Newsletter – Mai 2012

Mai 9, 2012

Le “point aveugle” de la décision stratégique

L’annonce récente de la fermeture du siège de Merck Serono à Genève a crée un choc dans la région genevoise. Sans entrer en matière sur l’impact humain de cet évènement et ses conséquences la diversité du tissu économique dans la région, cette annonce peut difficilement être interprétée comme autre chose que l’échec de l’acquisition en 2006 de Serono par Merck.

Toute acquisition est un exercice complexe et risqué, et quand la cible et l’acquéreur ne sont pas actifs sur le même secteur d’activité, la compréhension respective entre les deux parties est d’autant plus problématique. Merck, acteur traditionnel de la chimie industrielle et de la pharmacie chimique, et Serono, groupe important du secteur plus récent de la biotechnologie, ne semblent pas avoir été capables de faire fonctionner le nouvel ensemble.

S’il faut se garder de prendre la position du donneur de leçon en constatant les dégâts, les éléments qui ont transpirés dans la presse récemment sont malgré tout porteurs d’enseignements.

Avant tout, ces éléments mettent en évidence que les analyses qui sont traditionnellement réalisées dans le cadre des diverses due diligences avant acquisition restent trop, et trop souvent, focalisées sur une vue statique de l’entreprise. On achète une entreprise sur la base de ce qu’elle est au « temps t », et pour les projections futures que l’on parvient à rationnaliser sur la base de cette « photo » de la situation actuelle. Dans le cas de Serono, une taille très respectable sur le marché des biotechnologies, un chiffre d’affaires et une profitabilité (dépendant à 80% d’une seule molécule), et un « pipeline » de nouvelles molécules, certes très mince dans le cas qui nous occupe.

Or on apprend que le sort du siège genevois de Merck Serono aurait été scellé en juin 2011 suite à l’arrêt complet du développement de la seule molécule capable de prendre la suite de celle qui réalise l’essentiel du chiffre d’affaires de Serono, ses résultats en phase de tests n’étant pas satisfaisant. De ce point de vue, l’acquisition de Serono au prix fort semble avoir été un pari très risqué. Et cela pose une question essentielle : que savait Merck des défis du développement de médicaments dans le secteur de la biotechnologie, et à quel point étaient-ils au fait des capacités et du potentiel réel des équipes de chercheurs de Serono ? Au vu du prix payé, et de la situation du pipeline de nouvelles molécules au moment de l’acquisition, il nous semble que les dirigeants de Merck ont fait, probablement de manière implicite, l’hypothèse que les équipes de recherche dont ils allaient prendre le contrôle étaient capables de développer les nouvelles molécules à même de remplacer à terme le médicament phare de Serono.

Là est tout le problème.
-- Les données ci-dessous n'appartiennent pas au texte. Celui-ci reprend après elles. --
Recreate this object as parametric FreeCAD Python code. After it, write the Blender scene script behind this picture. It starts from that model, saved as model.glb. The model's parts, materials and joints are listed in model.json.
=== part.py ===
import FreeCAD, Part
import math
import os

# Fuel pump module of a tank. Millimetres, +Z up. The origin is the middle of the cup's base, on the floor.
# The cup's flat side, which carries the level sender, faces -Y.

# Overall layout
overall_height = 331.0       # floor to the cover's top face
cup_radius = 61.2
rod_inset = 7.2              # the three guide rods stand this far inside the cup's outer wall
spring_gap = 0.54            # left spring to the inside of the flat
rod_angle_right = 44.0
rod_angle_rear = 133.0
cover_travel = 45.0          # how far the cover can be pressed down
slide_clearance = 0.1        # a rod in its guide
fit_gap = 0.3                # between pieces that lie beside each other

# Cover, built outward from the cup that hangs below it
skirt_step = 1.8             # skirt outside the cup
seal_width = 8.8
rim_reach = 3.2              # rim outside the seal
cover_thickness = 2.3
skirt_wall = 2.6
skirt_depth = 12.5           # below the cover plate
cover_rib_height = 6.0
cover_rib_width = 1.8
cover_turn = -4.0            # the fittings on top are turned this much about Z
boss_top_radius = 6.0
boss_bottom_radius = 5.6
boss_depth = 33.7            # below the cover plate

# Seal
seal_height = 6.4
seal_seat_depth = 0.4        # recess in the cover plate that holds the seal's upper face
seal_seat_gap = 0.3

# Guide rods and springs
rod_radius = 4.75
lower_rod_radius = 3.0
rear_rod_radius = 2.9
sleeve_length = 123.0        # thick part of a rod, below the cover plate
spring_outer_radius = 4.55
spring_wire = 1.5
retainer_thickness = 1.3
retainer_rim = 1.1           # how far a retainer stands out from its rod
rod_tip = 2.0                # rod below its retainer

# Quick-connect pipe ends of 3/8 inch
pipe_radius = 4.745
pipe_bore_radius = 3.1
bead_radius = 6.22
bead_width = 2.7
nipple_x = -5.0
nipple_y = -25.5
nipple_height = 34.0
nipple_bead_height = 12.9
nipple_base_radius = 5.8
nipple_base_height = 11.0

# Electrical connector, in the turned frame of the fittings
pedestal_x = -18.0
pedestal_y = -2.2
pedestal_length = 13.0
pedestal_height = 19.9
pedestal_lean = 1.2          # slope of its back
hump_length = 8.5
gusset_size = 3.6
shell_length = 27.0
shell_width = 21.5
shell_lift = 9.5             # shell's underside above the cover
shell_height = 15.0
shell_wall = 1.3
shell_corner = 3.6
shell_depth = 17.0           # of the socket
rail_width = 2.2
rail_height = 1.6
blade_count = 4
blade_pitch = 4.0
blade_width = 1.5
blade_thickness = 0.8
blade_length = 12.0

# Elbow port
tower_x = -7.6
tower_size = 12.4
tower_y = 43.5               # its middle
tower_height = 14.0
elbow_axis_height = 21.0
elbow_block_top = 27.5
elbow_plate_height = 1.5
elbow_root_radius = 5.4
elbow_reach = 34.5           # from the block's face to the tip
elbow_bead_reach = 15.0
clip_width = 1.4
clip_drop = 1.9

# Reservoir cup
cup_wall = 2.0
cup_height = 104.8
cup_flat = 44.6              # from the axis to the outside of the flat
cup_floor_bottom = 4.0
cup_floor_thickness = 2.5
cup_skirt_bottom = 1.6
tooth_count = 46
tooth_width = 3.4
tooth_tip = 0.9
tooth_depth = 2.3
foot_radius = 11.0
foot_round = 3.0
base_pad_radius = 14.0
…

Cette capacité, comme la plupart des composantes dynamique de la création de valeur en entreprise, est le plus souvent l’objet de simples hypothèses lors des acquisitions. On se préoccupe, à juste de titre bien sûr, de la situation juridique, fiscale, financière de la cible, on apprend à connaître ses principaux dirigeants, et le cas échéant l’on fait également le point sur la propriété intellectuelle, etc. Ce que l’on ne fait pas, c’est apprendre à connaître la manière dont la cible génère de la valeur, c’est-à-dire ses principaux processus internes.

Dans le cas de Serono, la question se posait de la manière suivante pour Merck : avec une très forte dépendance à un seul médicament existant et des activités de recherches qui n’ont produits qu’un candidat incertain à la relève, l’acquisition au prix fort ne pouvait logiquement se justifier qu’à une condition : connaître en détail les mode de travail et l’organisation des activités de recherche de Serono, et savoir quelles mesures concrètes étaient requises pour remédier au manque de résultats de ces activités. Il semble bien que les choses ne se soient pas passées ainsi.

Vraisemblablement privés de cette connaissance au moment de l’acquisition, comment les dirigeants de Merck pouvaient-ils ensuite espérer détenir les clefs d’une gestion efficace après l’acquisition ? Nos lecteurs connaissent notre insistance sur l’importance de la compréhension des mécanismes de création de valeur au sein des entreprises comme base de toute forme d’évaluation, et donc de décision. Ce qui peut paraître surprenant ici, c’est que même dans le cadre d’une transaction qui portait sur 16 milliard de francs suisses, l’on semble avoir oublié, ou considéré inutile, de se pencher sur la manière concrète dont la cible pouvait espérer maintenir sa valeur dans la durée.